Julian Assange cerró los ojos y respiró lento para imaginar el color azul intenso de la costa de Amalfi, en Italia, el calor del sol, la brisa fresca, todo aquello que no ha podido sentir durante más de 12 años, los últimos tres en la prisión de máxima seguridad de Belmarsh, Inglaterra –acusado de espionaje–, desde donde apela la extradición a Estados Unidos para evitar una condena de prisión de hasta 170 años.
La voz de la periodista italiana Stefania Maurizi le dio ese fragmento de libertad cuando le describió el lugar donde vivía Gore Vidal, el autor de Historia del Estado de seguridad nacional, cuando le obsequió ese libro, el mismo que leía cuando los agentes de la Policía Metropolitana del Reino Unido lo sacaron de la embajada de Ecuador en Inglaterra en abril de 2019.
–¿Por qué cierras los ojos? –le preguntó Maurizi en una de sus decenas de visitas a la embajada, donde al igual que Assange fue víctima de espionaje.
–Quiero recordar cómo es estar cerca del mar, en un lugar abierto, porque ya no me acuerdo –le confesó Assange a la periodista italiana, quien conversa con Proceso, vía zoom, desde Roma.

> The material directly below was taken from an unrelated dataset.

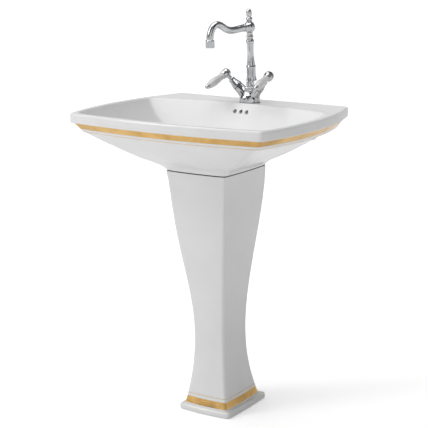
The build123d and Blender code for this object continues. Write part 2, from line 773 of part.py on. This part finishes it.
# ================================================================ handles, left and right
HUB_NECK = 76.6
for side, hand in ((-1, "left"), (1, "right")):
    arm = arm_axis(side)
    hub_centre = ARM_ORIGIN + arm * HUB_AT
    reach = FORWARD.rotate(Axis((0, 0, 0), arm), side * LEVER_TURN[hand])

    with BuildPart() as cartridge:
        turned(
            ARM_ORIGIN,
            arm,
            (0, ARM_END - CARTRIDGE_LENGTH),
            (CARTRIDGE_R, ARM_END - CARTRIDGE_LENGTH),
            (CARTRIDGE_R, ARM_END),
            (SPINDLE_R + 0.06, ARM_END),
            (SPINDLE_R + 0.06, ARM_END - 14),
            (0, ARM_END - 14),
        )
    save(cartridge, f"{hand}_cartridge")

    with BuildPart() as seal:
        turned(
            ARM_ORIGIN,
            arm,
            (5.0, ARM_END),
            (13.6, ARM_END),
            (13.6, ARM_END + 2.2),
            (5.0, ARM_END + 2.2),
        )
    save(seal, f"{hand}_seal")

    with BuildPart() as bonnet:
        turned(
            ARM_ORIGIN,
            arm,
            (5.0, ARM_END + 2.2),
            (14.4, ARM_END + 2.2),
            (14.4, ARM_END + 6),
            [(12.9, 57), (11.4, 63), (10.0, 69), (9.7, 74)],
            [(9.4, 75.6), (8.4, 76.2)],
            (5.0, 76.2),
        )
    save(bonnet, f"{hand}_bonnet")

    with BuildPart() as spindle:
        turned(
            ARM_ORIGIN,
            arm,
            (0, ARM_END - 13.6),
            (SPINDLE_R, ARM_END - 13.6),
            (SPINDLE_R, HUB_AT + 3),
            (0, HUB_AT + 3),
        )
    save(spindle, f"{hand}_spindle")

    with BuildPart() as hub:
        turned(
            ARM_ORIGIN,
            arm,
            (0, HUB_NECK),
            (6.2, HUB_NECK),
            [(5.6, 80), (6.0, 84), (8.6, 87.5), (12.4, 90)],
            [(14.0, HUB_AT), (11.6, 106.5)],
            (9.4, 108.2),
            (0, 108.2),
        )
        turned(
            hub_centre,
            reach,
            (0, 5),
            (8.8, 5),
            (8.8, 13.5),
            [(10.6, 15.2), (9.6, 17)],
            (0, 17),
        )
        with Locations(Plane(ARM_ORIGIN + arm * HUB_NECK, z_dir=arm)):
            Cylinder(
                SPINDLE_R,
                HUB_AT + 3 - HUB_NECK,
                align=(Align.CENTER, Align.CENTER, Align.MIN),
                mode=Mode.SUBTRACT,
            )
        with Locations(Plane(hub_centre + reach * 17, z_dir=reach)):
            Cylinder(
                TIE_R,
                7,
                align=(Align.CENTER, Align.CENTER, Align.MAX),
                mode=Mode.SUBTRACT,
            )
    save(hub, f"{hand}_hub")

    with BuildPart() as cap:
        turned(
            ARM_ORIGIN,
            arm,
            (0, 108.2),
            (8.4, 108.2),
            (8.4, 109.2),
            (7.6, 110.0),
            (0, 110.0),
        )
    save(cap, f"{hand}_cap")

    with BuildPart() as lever:
        turned(
            hub_centre,
            reach,
            (TIE_R, 17),
            (9.0, 17),
            [(9.3, 28), (10.8, 44), (11.4, 56), (10.4, 68), (7.4, LEVER_REACH - 12.5)],
            (TIE_R, LEVER_REACH - 12.5),
        )
    save(lever, f"{hand}_lever")

    with BuildPart() as tip:
        turned(
            hub_centre,
            reach,
            (0, LEVER_REACH - 6),
            (TIE_R, LEVER_REACH - 6),
            (TIE_R, LEVER_REACH - 12.5),
            (6.4, LEVER_REACH - 12.5),
            [(7.4, LEVER_REACH - 10.5), (6.2, LEVER_REACH - 8.5)],
            [(6.3, LEVER_REACH - 5), (4.4, LEVER_REACH - 1.6), (0, LEVER_REACH)],
        )
    save(tip, f"{hand}_tip")

    with BuildPart() as tie_rod:
        turned(
            hub_centre,
            reach,
            (0, 10),
            (TIE_R, 10),
            (TIE_R, LEVER_REACH - 6),
            (0, LEVER_REACH - 6),
        )
    save(tie_rod, f"{hand}_tie_rod")

# ================================================================ pop-up waste
WASTE = (0, WASTE_Y, BOWL_FLOOR)
STRAP_Y = LIFT_ROD_Y - LIFT_ROD_R - 1.0
BALL_Y = WASTE_Y + PIVOT_ARM
CLOSED_SEAT = 2.0            # stopper seat above the bowl floor

with BuildPart() as lift_rod:
    turned(
        (0, LIFT_ROD_Y, RIM_HEIGHT),
        Z_UP,
        (0, PIVOT_Z + 8 - RIM_HEIGHT),
        (LIFT_ROD_R, PIVOT_Z + 8 - RIM_HEIGHT),
        (LIFT_ROD_R, BOSS_TOP + 8),
        (0, BOSS_TOP + 8),
    )
save(lift_rod, "lift_rod")

with BuildPart() as lift_knob:
    turned(
        (0, LIFT_ROD_Y, RIM_HEIGHT + BOSS_TOP),
        Z_UP,
        (LIFT_ROD_R, 0.5),
        (3.2, 0.5),
        (2.9, 2.5),
        [(4.2, 8), (3.6, 13.5), (0, 17.5)],
        (0, 8),
        (LIFT_ROD_R, 8),
    )
save(lift_knob, "lift_knob")

with BuildPart() as clevis_strap:
    with Locations((0, STRAP_Y, PIVOT_Z + 18)):
        Box(9, 2, 84)
    with Locations(Plane.XZ.offset(-STRAP_Y)):
        with Locations((0, PIVOT_Z)):
            Cylinder(2.8, 10, mode=Mode.SUBTRACT)
        for hole in (1, 2):
            with Locations((0, PIVOT_Z - 10 * hole), (0, PIVOT_Z + 8 * hole)):
                Cylinder(2.0, 10, mode=Mode.SUBTRACT)
save(clevis_strap, "clevis_strap")

with BuildPart() as strap_clamps:
    for level in (34, 50):
        with Locations((0, LIFT_ROD_Y, PIVOT_Z + level)):
            Box(9, 2 * LIFT_ROD_R, 7)
            Cylinder(LIFT_ROD_R, 20, mode=Mode.SUBTRACT)
save(strap_clamps, "strap_clamps")

with BuildPart() as waste_flange_seal:
    turned(WASTE, Z_UP, (24, 0), (30, 0), (30, 1), (24, 1))
save(waste_flange_seal, "waste_flange_seal")

with BuildPart() as waste_body:
    turned(
        WASTE,
        Z_UP,
        (17, WASTE_FOOT),
        (20, WASTE_FOOT),
        (20, -1),
        (22.6, 1),
        (31, 1),
        [(31.4, 2.2), (30, 3.2)],
        (20.5, 3.0),
        (18.4, 1.0),
        (17, 1.0),
    )
    with Locations(Plane((0, WASTE_Y + 17.5, PIVOT_Z), z_dir=Y_BACK)):
        Cylinder(11, 18.5, align=(Align.CENTER, Align.CENTER, Align.MIN))
    with Locations(Plane((0, WASTE_Y + 10, PIVOT_Z), z_dir=Y_BACK)):
        Cylinder(PIVOT_BALL_R + 0.3, 40, align=(Align.CENTER, Align.CENTER, Align.MIN), mode=Mode.SUBTRACT)
    with Locations((0, WASTE_Y, DUCT_Z + DUCT_RISE / 2)):
        Box(90, 12, DUCT_RISE - 2, mode=Mode.SUBTRACT)
save(waste_body, "waste_body")

with BuildPart() as waste_rubber_washer:
    turned(
        WASTE,
        Z_UP,
        (20, -FLOOR_THICK - 6),
        (33, -FLOOR_THICK - 6),
        (33, -FLOOR_THICK),
        (WASTE_HOLE_R - 0.5, -FLOOR_THICK),
        (20, -FLOOR_THICK + 4),
    )
save(waste_rubber_washer, "waste_rubber_washer")

with BuildPart() as waste_locknut:
    with BuildSketch(Plane.XY.offset(BOWL_FLOOR - FLOOR_THICK - 16)):
        with Locations((0, WASTE_Y)):
            RegularPolygon(34, 6)
            Circle(20, mode=Mode.SUBTRACT)
    extrude(amount=10)
save(waste_locknut, "waste_locknut")

with BuildPart() as pivot_nut:
    turned(
        (0, WASTE_Y + 30.5, PIVOT_Z),
        Y_BACK,
        (11, -3),
        (14, -3),
        (14, 10.5),
        (12.5, 12),
        (6.6, 12),
        (5.0, 5.8),
        (11, 5.8),
    )
save(pivot_nut, "pivot_nut")

with BuildPart() as pivot_rod:
    with Locations((0, BALL_Y, PIVOT_Z)):
        Sphere(PIVOT_BALL_R)
    with Locations(Plane((0, WASTE_Y - 4, PIVOT_Z), z_dir=Y_BACK)):
        Cylinder(2, STRAP_Y + 14 - WASTE_Y, align=(Align.CENTER, Align.CENTER, Align.MIN))
save(pivot_rod, "pivot_rod")

with BuildPart() as stopper:
    turned(
        (0, WASTE_Y, BOWL_FLOOR + CLOSED_SEAT + STOPPER_LIFT),
        Z_UP,
        (0, PIVOT_Z + 2.4 - BOWL_FLOOR - CLOSED_SEAT - STOPPER_LIFT),
        (3, PIVOT_Z + 2.4 - BOWL_FLOOR - CLOSED_SEAT - STOPPER_LIFT),
        (3, -4),
        (14, -4),
        (14, -1.5),
        (19, 0),
        (20, 1.2),
        (17, 3.4),
        (9, 4.6),
        (0, 4.8),
    )
    with Locations((0, WASTE_Y, BOWL_FLOOR - 22)):
        Box(33.4, 1.6, 34)
        Box(1.6, 33.4, 34)
save(stopper, "stopper")

with BuildPart() as stopper_seal:
    turned(
        (0, WASTE_Y, BOWL_FLOOR + CLOSED_SEAT + STOPPER_LIFT),
        Z_UP,
        (14, -4),
        (15.6, -4),
        (16.6, -2.6),
        (15.6, -1.02),
        (14, -1.5),
    )
save(stopper_seal, "stopper_seal")

# ================================================================ bottle trap
with BuildPart() as waste_tail:
    turned(
        WASTE,
        Z_UP,
        (PIPE_R - 2, TRAP_TOP - 100 - BOWL_FLOOR),
        (PIPE_R, TRAP_TOP - 100 - BOWL_FLOOR),
        (PIPE_R, WASTE_FOOT - 12),
        (20, WASTE_FOOT - 8),
        (20, WASTE_FOOT),
        (17, WASTE_FOOT),
        (PIPE_R - 2, WASTE_FOOT - 8),
    )
save(waste_tail, "waste_tail")

TRAP = (0, WASTE_Y, TRAP_TOP)
with BuildPart() as trap_body:
    turned(
        TRAP,
        Z_UP,
        (PIPE_R + 0.1, -7),
        (PIPE_R + 0.1, 4),
        (20, 4),
        (20, -12),
        [(27.5, -15.5), (31, -24)],
        (31, -76),
        (28.4, -76),
        (28.4, -26),
        [(26, -18.6), (19, -15)],
        (PIPE_R + 0.1, -15),
    )
    with Locations(Plane((0, WASTE_Y + 26, OUTLET_Z), z_dir=Y_BACK)):
        Cylinder(20, 20, align=(Align.CENTER, Align.CENTER, Align.MIN))
        Cylinder(13, 20, align=(Align.CENTER, Align.CENTER, Align.MIN), mode=Mode.SUBTRACT)
    with Locations(Plane((0, WASTE_Y + 34, OUTLET_Z), z_dir=Y_BACK)):
        Cylinder(PIPE_R + 0.02, 20, align=(Align.CENTER, Align.CENTER, Align.MIN), mode=Mode.SUBTRACT)
    with Locations((0, WASTE_Y, TRAP_TOP - 50)):
        Cylinder(28.4, 48, mode=Mode.SUBTRACT)
save(trap_body, "trap_body")

with BuildPart() as trap_inlet_nut:
    turned(
        TRAP,
        Z_UP,
        (20, -8),
        (24, -8),
        (24, 7),
        (22.5, 9),
        (PIPE_R, 9),
        (PIPE_R, 6.5),
        (20, 4),
    )
save(trap_inlet_nut, "trap_inlet_nut")

with BuildPart() as trap_cup_seal:
    turned(TRAP, Z_UP, (28.4, -78.5), (31, -78.5), (31, -76), (28.4, -76))
save(trap_cup_seal, "trap_cup_seal")

with BuildPart() as trap_cup:
    turned(
        TRAP,
        Z_UP,
        (0, -128),
        (16, -128),
        [(26, -124), (31, -114)],
        (32.5, -82),
        (34, -80),
        (34, -66),
        (33, -65),
        (31, -65),
        (31, -78.5),
        (28.4, -78.5),
        (28.4, -82),
        (28.2, -110),
        [(24, -121), (15, -125)],
        (0, -125),
    )
    with Locations((0, WASTE_Y, TRAP_TOP - 73)):
        with PolarLocations(35.2, 24):
            Cylinder(2.0, 20, mode=Mode.SUBTRACT)
save(trap_cup, "trap_cup")

with BuildPart() as trap_outlet_nut:
    turned(
        (0, WASTE_Y, OUTLET_Z),
        Y_BACK,
        (20, 36),
        (23, 36),
        (23, 50),
        (21.5, 52),
        (PIPE_R, 52),
        (PIPE_R, 49),
        (20, 46),
    )
save(trap_outlet_nut, "trap_outlet_nut")

with BuildPart() as outlet_pipe:
    with BuildSketch(Plane((0, WASTE_Y + 34, OUTLET_Z), z_dir=Y_BACK)):
        Circle(PIPE_R)
        Circle(PIPE_R - 2, mode=Mode.SUBTRACT)
    extrude(amount=OUTLET_END_Y - WASTE_Y - 34)
save(outlet_pipe, "outlet_pipe")
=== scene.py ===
"""Looks for the pedestal wash basin: glaze, gold lustre, chrome, porcelain, rubber and brass."""

import json
import math

import bmesh
import bpy
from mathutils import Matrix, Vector

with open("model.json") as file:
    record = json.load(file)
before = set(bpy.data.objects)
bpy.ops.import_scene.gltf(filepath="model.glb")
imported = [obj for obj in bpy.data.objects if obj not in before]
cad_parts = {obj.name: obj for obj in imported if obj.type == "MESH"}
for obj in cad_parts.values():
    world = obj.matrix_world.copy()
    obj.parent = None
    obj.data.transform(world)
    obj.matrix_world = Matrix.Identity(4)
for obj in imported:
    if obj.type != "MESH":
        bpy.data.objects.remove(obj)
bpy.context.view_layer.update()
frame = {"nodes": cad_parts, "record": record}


# ---------------------------------------------------------------- materials
def new_material(name):
    """A node material with object coordinates ready to use."""
    material = bpy.data.materials.new(name)
    material.use_nodes = True
    nodes = material.node_tree.nodes
    shader = nodes["Principled BSDF"]
    place = nodes.new("ShaderNodeTexCoord")
    place.location = (-1100, 0)
    return material, shader, place.outputs["Object"]


def link(material, out, to):
    material.node_tree.links.new(out, to)


def noise(material, coordinates, scale, detail=3.0, stretch=(1, 1, 1)):
    """Soft noise, stretched along an axis where the finish has a direction."""
    nodes = material.node_tree.nodes
    mapping = nodes.new("ShaderNodeMapping")
    mapping.inputs["Scale"].default_value = stretch
    texture = nodes.new("ShaderNodeTexNoise")
    texture.inputs["Scale"].default_value = scale
    texture.inputs["Detail"].default_value = detail
    link(material, coordinates, mapping.inputs["Vector"])
    link(material, mapping.outputs["Vector"], texture.inputs["Vector"])
    return texture.outputs["Fac"]


def ramp(material, value, low, high, start=0.3, end=0.7):
    """Maps a noise value to a range of colours or greys."""
    node = material.node_tree.nodes.new("ShaderNodeValToRGB")
    node.color_ramp.elements[0].position = start
    node.color_ramp.elements[1].position = end
    node.color_ramp.elements[0].color = (*low, 1.0)
    node.color_ramp.elements[1].color = (*high, 1.0)
    link(material, value, node.inputs["Fac"])
    return node.outputs["Color"]


def grey(level):
    return (level, level, level)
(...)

El fundador de WikiLeaks, organización que en 2010 y 2011 filtró un importante volumen de documentos, principalmente sobre las guerras de Irak y Afganistán, lleva más de 12 años de confinamiento en Inglaterra –Estados Unidos lo acusa de espionaje–, dos en prisión domiciliaria, siete como refugiado en la embajada de Ecuador y los últimos tres en la prisión de Belmarsh, la más dura de Inglaterra, comparada incluso con Guantánamo, donde permanece 23 horas diarias en confinamiento solitario.